• **Task prompt**: Print the entire listing. Each line must match the original exactly.

• **Collected data**:

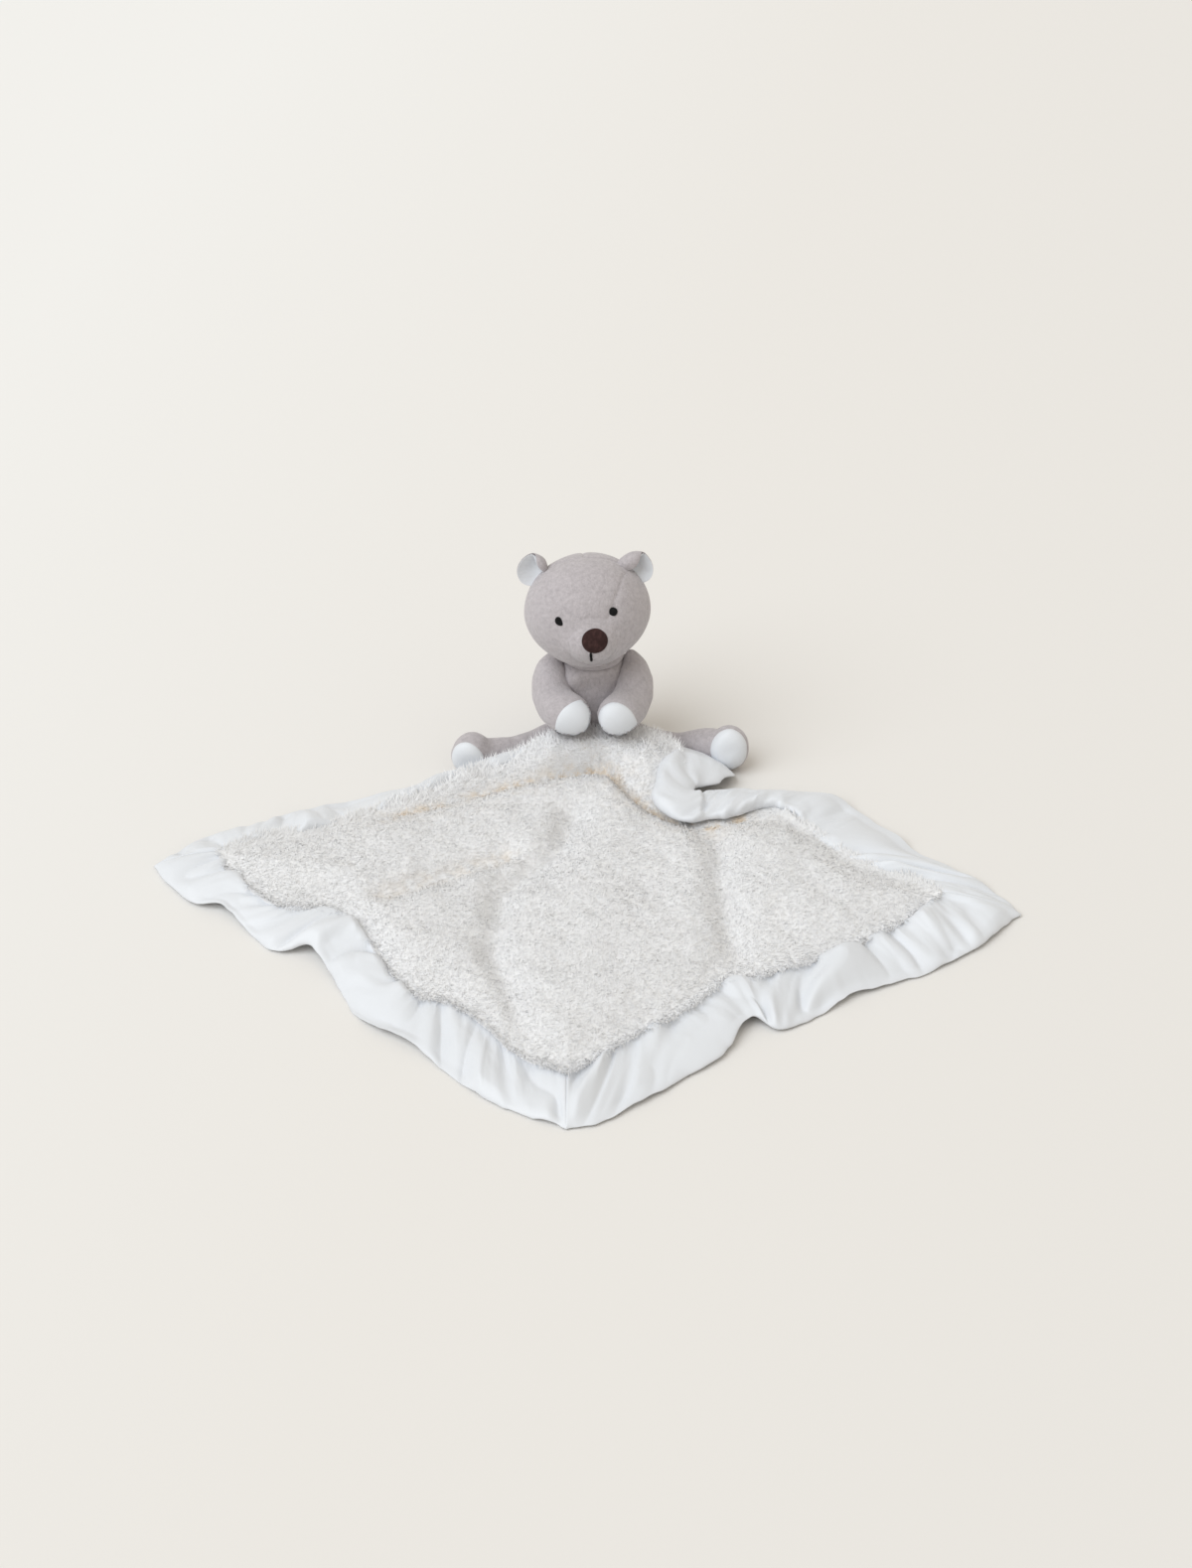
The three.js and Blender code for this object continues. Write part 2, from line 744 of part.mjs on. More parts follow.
// Smooth hem and seam lines through the rows of one side, in step with each other
function sideLines(shares) {
  const toPoint = (share) => new THREE.Vector3(...scaled(share, halfSpread, halfSpread, foldHeight));
  const hem = new THREE.CatmullRomCurve3(shares.map((row) => toPoint(row.slice(0, 3))));
  const seam = new THREE.CatmullRomCurve3(shares.map((row) => toPoint(row.slice(3))));
  const count = 2 * (shares.length - 1);
  return { hem: hem.getPoints(count), seam: seam.getPoints(count) };
}

// One plump border strip between its seam and its hem, held back a little at both mitres
function borderStrip(shares, growth) {
  const { hem, seam } = sideLines(shares);
  const count = hem.length;
  const across = plumpShares.length;
  const ringSize = 2 * across;
  const hold = mitreGap - growth;
  const positions = [];
  const triangles = [];
  for (let k = 0; k < count; k += 1) {
    const before = Math.max(k - 1, 0);
    const after = Math.min(k + 1, count - 1);
    const outward = hem[k].clone().sub(seam[k]).normalize();
    const along = hem[after].clone().add(seam[after]).sub(hem[before]).sub(seam[before]).normalize();
    const up = new THREE.Vector3().crossVectors(outward, along).normalize();
    if (up.z < 0) up.negate();
    const shift = k === 0 ? hold : (k === count - 1 ? -hold : 0);
    const ring = [];
    for (let level = 0; level < ringSize; level += 1) {
      const onTop = level < across;
      const step = onTop ? level : ringSize - 1 - level;
      const share = step / (across - 1);
      const edge = step === 0 ? -growth : (step === across - 1 ? growth : 0);
      const height = plumpShares[step] * borderThickness / 2 + growth;
      const point = seam[k].clone().lerp(hem[k], share)
        .addScaledVector(outward, edge)
        .addScaledVector(along, shift)
        .addScaledVector(up, onTop ? height : -height);
      ring.push(point);
    }
    ring.forEach((point) => positions.push(...point.toArray()));
  }
  for (let k = 0; k < count - 1; k += 1) {
    for (let level = 0; level < ringSize; level += 1) {
      const next = (level + 1) % ringSize;
      const here = k * ringSize;
      const there = here + ringSize;
      triangles.push(here + level, there + level, there + next);
      triangles.push(here + level, there + next, here + next);
    }
  }
  for (let level = 1; level < ringSize - 1; level += 1) {
    const end = (count - 1) * ringSize;
    triangles.push(0, level, level + 1);
    triangles.push(end, end + level + 1, end + level);
  }
  const clockwise = isInsideOut(positions, triangles);
  return solidFromRings(positions, clockwise ? triangles.reverse() : triangles);
}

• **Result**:
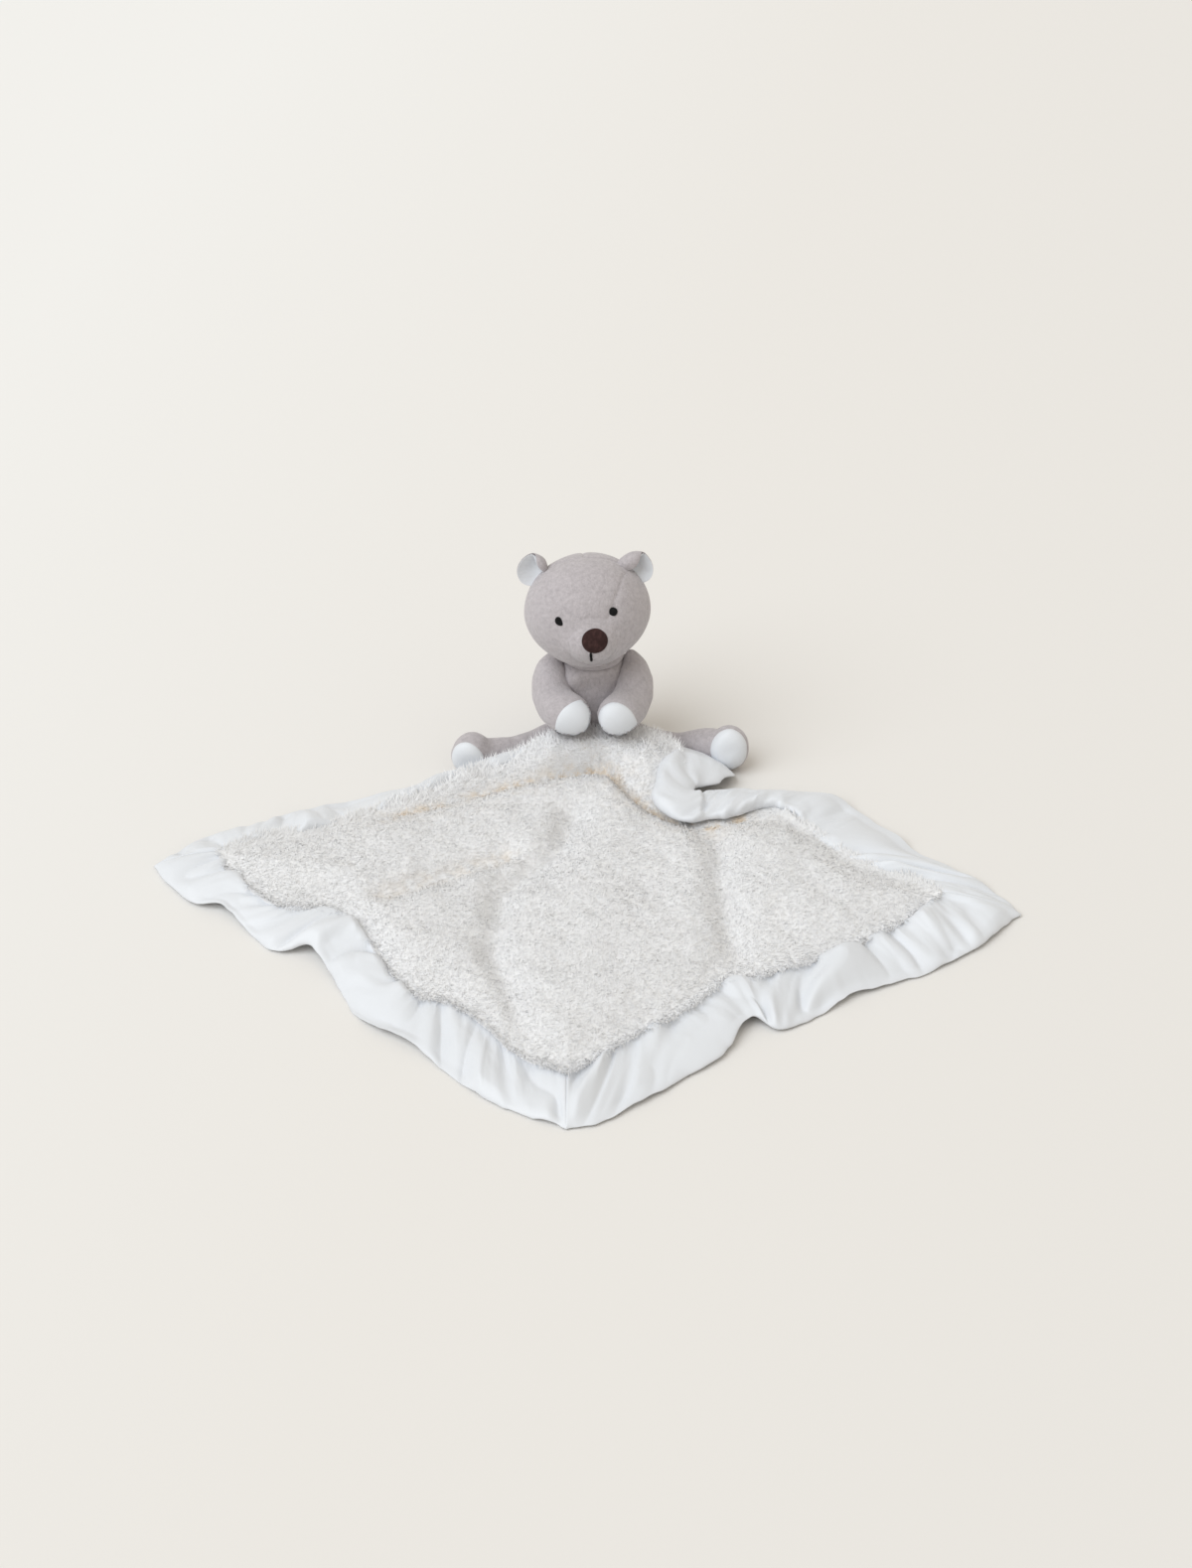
The three.js and Blender code for this object continues. Write part 2, from line 744 of part.mjs on. More parts follow.
// Smooth hem and seam lines through the rows of one side, in step with each other
function sideLines(shares) {
  const toPoint = (share) => new THREE.Vector3(...scaled(share, halfSpread, halfSpread, foldHeight));
  const hem = new THREE.CatmullRomCurve3(shares.map((row) => toPoint(row.slice(0, 3))));
  const seam = new THREE.CatmullRomCurve3(shares.map((row) => toPoint(row.slice(3))));
  const count = 2 * (shares.length - 1);
  return { hem: hem.getPoints(count), seam: seam.getPoints(count) };
}

// One plump border strip between its seam and its hem, held back a little at both mitres
function borderStrip(shares, growth) {
  const { hem, seam } = sideLines(shares);
  const count = hem.length;
  const across = plumpShares.length;
  const ringSize = 2 * across;
  const hold = mitreGap - growth;
  const positions = [];
  const triangles = [];
  for (let k = 0; k < count; k += 1) {
    const before = Math.max(k - 1, 0);
    const after = Math.min(k + 1, count - 1);
    const outward = hem[k].clone().sub(seam[k]).normalize();
    const along = hem[after].clone().add(seam[after]).sub(hem[before]).sub(seam[before]).normalize();
    const up = new THREE.Vector3().crossVectors(outward, along).normalize();
    if (up.z < 0) up.negate();
    const shift = k === 0 ? hold : (k === count - 1 ? -hold : 0);
    const ring = [];
    for (let level = 0; level < ringSize; level += 1) {
      const onTop = level < across;
      const step = onTop ? level : ringSize - 1 - level;
      const share = step / (across - 1);
      const edge = step === 0 ? -growth : (step === across - 1 ? growth : 0);
      const height = plumpShares[step] * borderThickness / 2 + growth;
      const point = seam[k].clone().lerp(hem[k], share)
        .addScaledVector(outward, edge)
        .addScaledVector(along, shift)
        .addScaledVector(up, onTop ? height : -height);
      ring.push(point);
    }
    ring.forEach((point) => positions.push(...point.toArray()));
  }
  for (let k = 0; k < count - 1; k += 1) {
    for (let level = 0; level < ringSize; level += 1) {
      const next = (level + 1) % ringSize;
      const here = k * ringSize;
      const there = here + ringSize;
      triangles.push(here + level, there + level, there + next);
      triangles.push(here + level, there + next, here + next);
    }
  }
  for (let level = 1; level < ringSize - 1; level += 1) {
    const end = (count - 1) * ringSize;
    triangles.push(0, level, level + 1);
    triangles.push(end, end + level + 1, end + level);
  }
  const clockwise = isInsideOut(positions, triangles);
  return solidFromRings(positions, clockwise ? triangles.reverse() : triangles);
}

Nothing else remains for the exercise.